Mimi proceeded to introduce me to the six women in the room, a series of aunties and cousins whose names I didn’t quite register. I’d get them later. I didn’t even have my notebook out to write them down. For now, it was more important to smile pleasantly, make good eye contact, and shake a hand if it was offered to me.

Then she led me around to the corner, where there was a crib, one of those portable Pack ‘N Play things. Inside, a shriveled-looking baby slept soundly.

“This is Jaquille,” she said. “Darius’s son. He’s five months.”

That explained the raccoon eyes Mimi was sporting. I thought she looked like she hadn’t slept for a month. She probably hadn’t, with this little guy in her life.

And I do mean little. Since I hadn’t entered the reproductive portion of my life—Tina’s entreaties having been unsuccessful—I didn’t know from babies. But this one looked awfully small.

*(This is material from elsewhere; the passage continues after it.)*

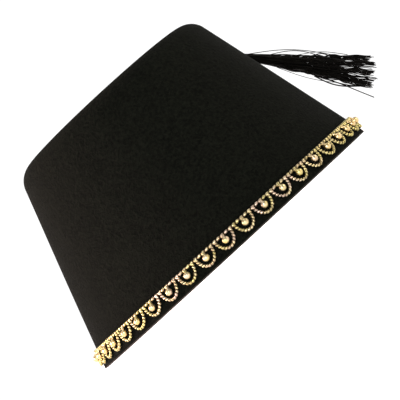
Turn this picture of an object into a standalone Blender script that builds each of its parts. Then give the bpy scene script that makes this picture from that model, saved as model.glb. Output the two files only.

“He was born two months premature,” Mimi said, reading my mind. “He weighed three pounds, four ounces. He was in the hospital the first two months, because of some stuff with his lungs. But he’s fine, now. He’s up to nine pounds.”

“He’s beautiful,” I said, which was a flat-out lie. Like most newborns, Jaquille looked like a spindly legged alien with a human diaper attached to him. But saying that didn’t seem like it would ingratiate me to Jaquille’s mother.

“Darius was so proud of him. We have a daughter who’s seven, and he loves her like any dad loves his little girl. But he always wanted a boy. He said a man’s gotta have a son. So we tried and tried. Darius only had one testicle.”

Now
there
was a piece of information that likely wouldn’t be making it into the next day’s paper.

“And we were wondering if maybe that had something to do with it,” Mimi continued. “We had him tested, and his count was pretty low.”

Yet another piece.

“But we kept trying and praying. I had just about given up, but then God heard our prayers and gave us a son. I always thought of him as my miracle baby.”

Mimi stared at Jaquille, while I furtively studied Mimi out of the corner of my eye. She had this calm about her that was almost eerie. A woman who loses her husband and is suddenly left to raise two children, one of them an infant, by herself? She ought to be oozing tears, snot, and despondence.

Instead, she was gazing down at her baby beatifically, like the Virgin Mary in a Renaissance frieze. She must have still been in shock, the tragedy so new her mind couldn’t yet process it.